■ Written exercise: Copy each line exactly.

■ Given information:
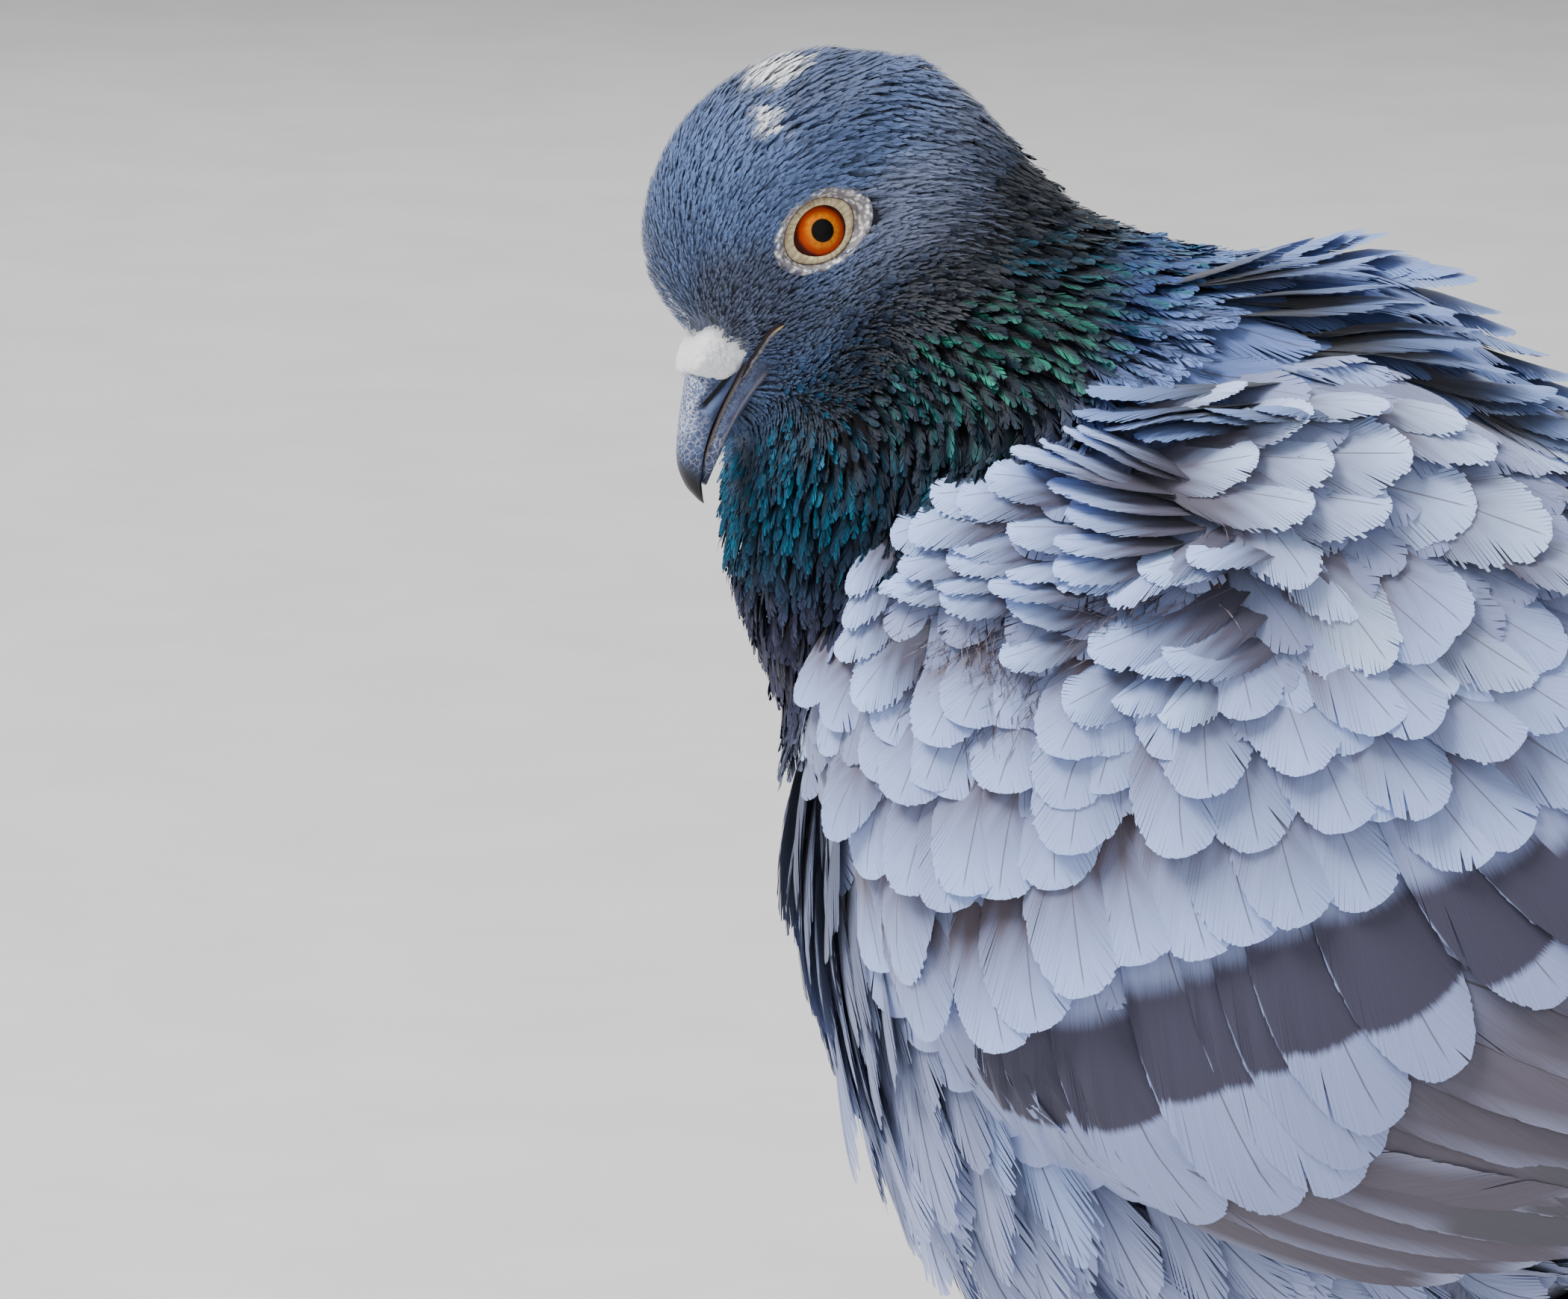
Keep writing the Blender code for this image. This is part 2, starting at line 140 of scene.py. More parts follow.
def mesh_object(name, points, faces):
    mesh = bpy.data.meshes.new(name)
    points, faces = np.asarray(points, np.float32), np.asarray(faces, np.int32)
    mesh.vertices.add(len(points))
    mesh.vertices.foreach_set("co", points.ravel())
    mesh.loops.add(faces.size)
    mesh.loops.foreach_set("vertex_index", faces.ravel())
    mesh.polygons.add(len(faces))
    mesh.polygons.foreach_set("loop_start", np.arange(0, faces.size, faces.shape[1], dtype=np.int32))
    mesh.update(calc_edges=True)
    mesh.shade_smooth()
    return placed(name, mesh)


def shaped(obj, *modifiers):
    """Applies modifiers given as (type, settings) to the object's mesh."""
    for kind, settings in modifiers:
        modifier = obj.modifiers.new(kind.lower(), kind)
        for key, value in settings.items():
            setattr(modifier, key, value)
    graph = bpy.context.evaluated_depsgraph_get()
    mesh = bpy.data.meshes.new_from_object(obj.evaluated_get(graph))
    obj.modifiers.clear()
    obj.data = mesh
    mesh.shade_smooth()
    return obj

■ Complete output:
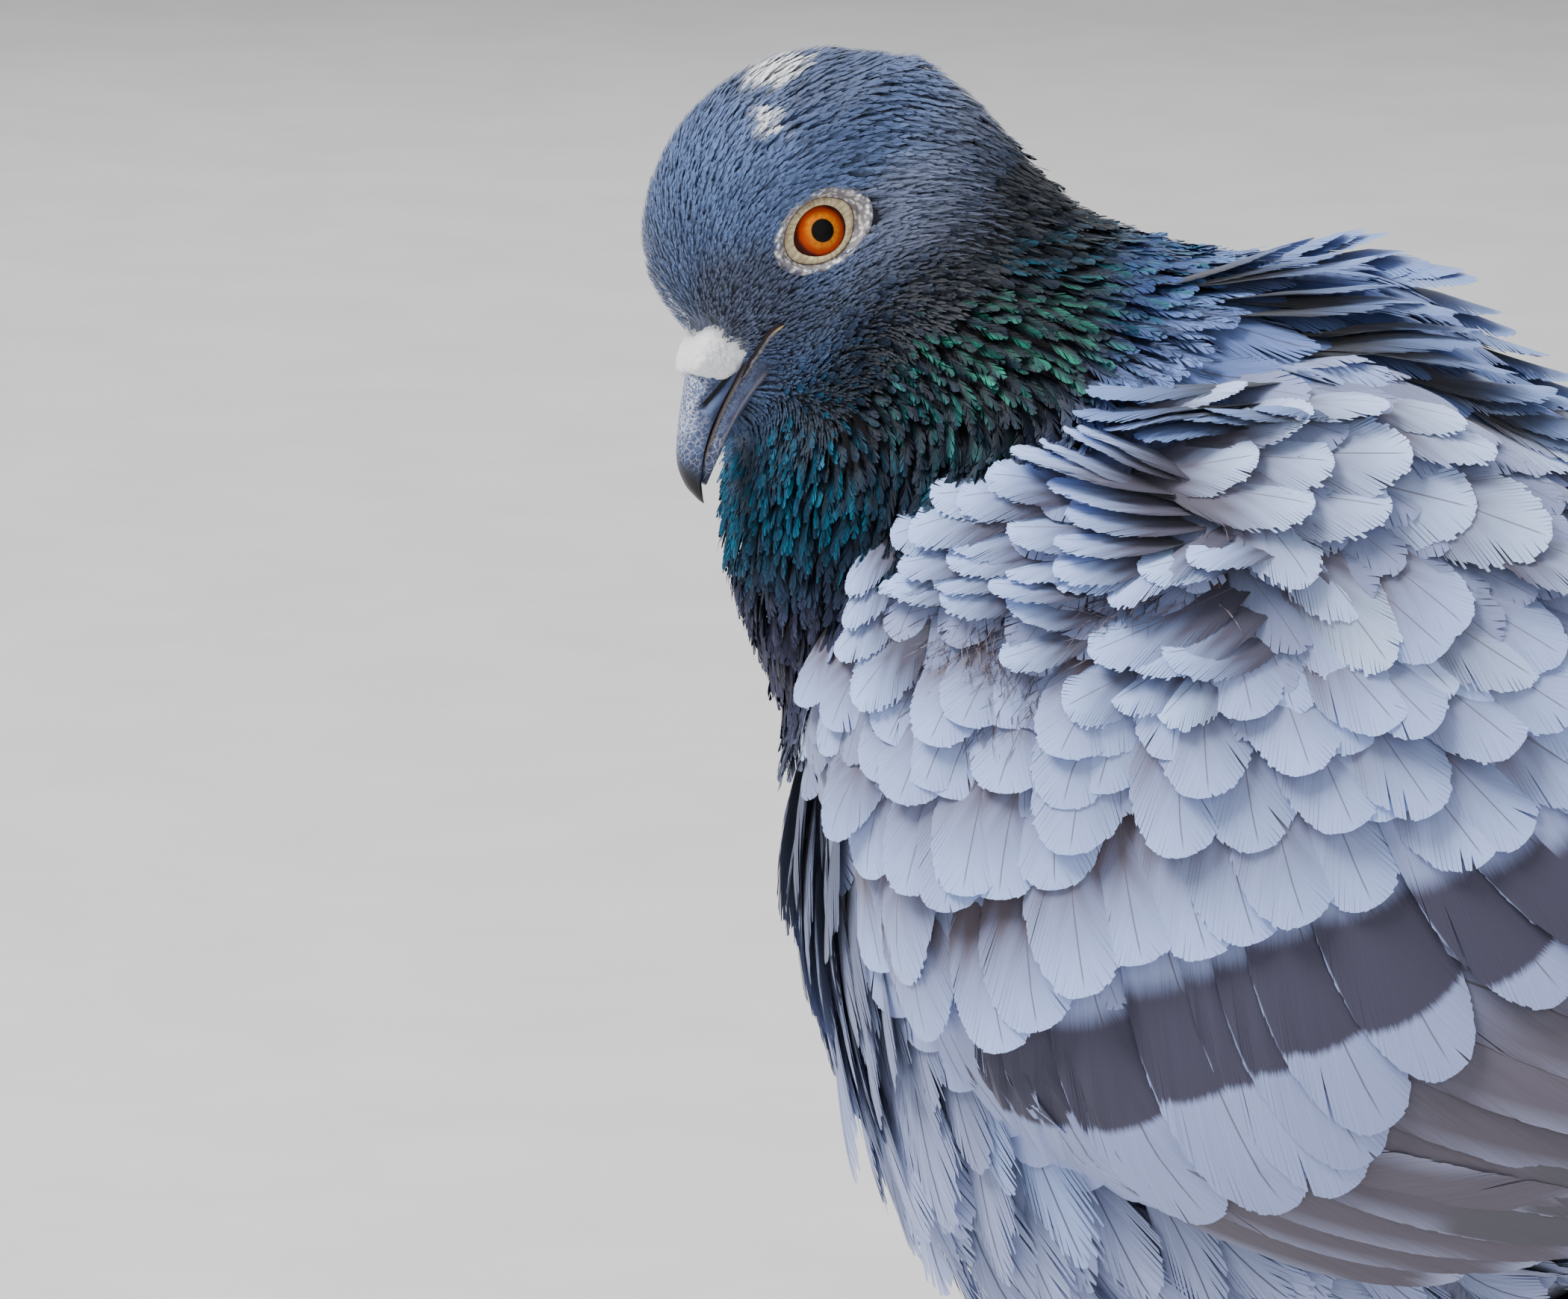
Keep writing the Blender code for this image. This is part 2, starting at line 140 of scene.py. More parts follow.
def mesh_object(name, points, faces):
    mesh = bpy.data.meshes.new(name)
    points, faces = np.asarray(points, np.float32), np.asarray(faces, np.int32)
    mesh.vertices.add(len(points))
    mesh.vertices.foreach_set("co", points.ravel())
    mesh.loops.add(faces.size)
    mesh.loops.foreach_set("vertex_index", faces.ravel())
    mesh.polygons.add(len(faces))
    mesh.polygons.foreach_set("loop_start", np.arange(0, faces.size, faces.shape[1], dtype=np.int32))
    mesh.update(calc_edges=True)
    mesh.shade_smooth()
    return placed(name, mesh)


def shaped(obj, *modifiers):
    """Applies modifiers given as (type, settings) to the object's mesh."""
    for kind, settings in modifiers:
        modifier = obj.modifiers.new(kind.lower(), kind)
        for key, value in settings.items():
            setattr(modifier, key, value)
    graph = bpy.context.evaluated_depsgraph_get()
    mesh = bpy.data.meshes.new_from_object(obj.evaluated_get(graph))
    obj.modifiers.clear()
    obj.data = mesh
    mesh.shade_smooth()
    return obj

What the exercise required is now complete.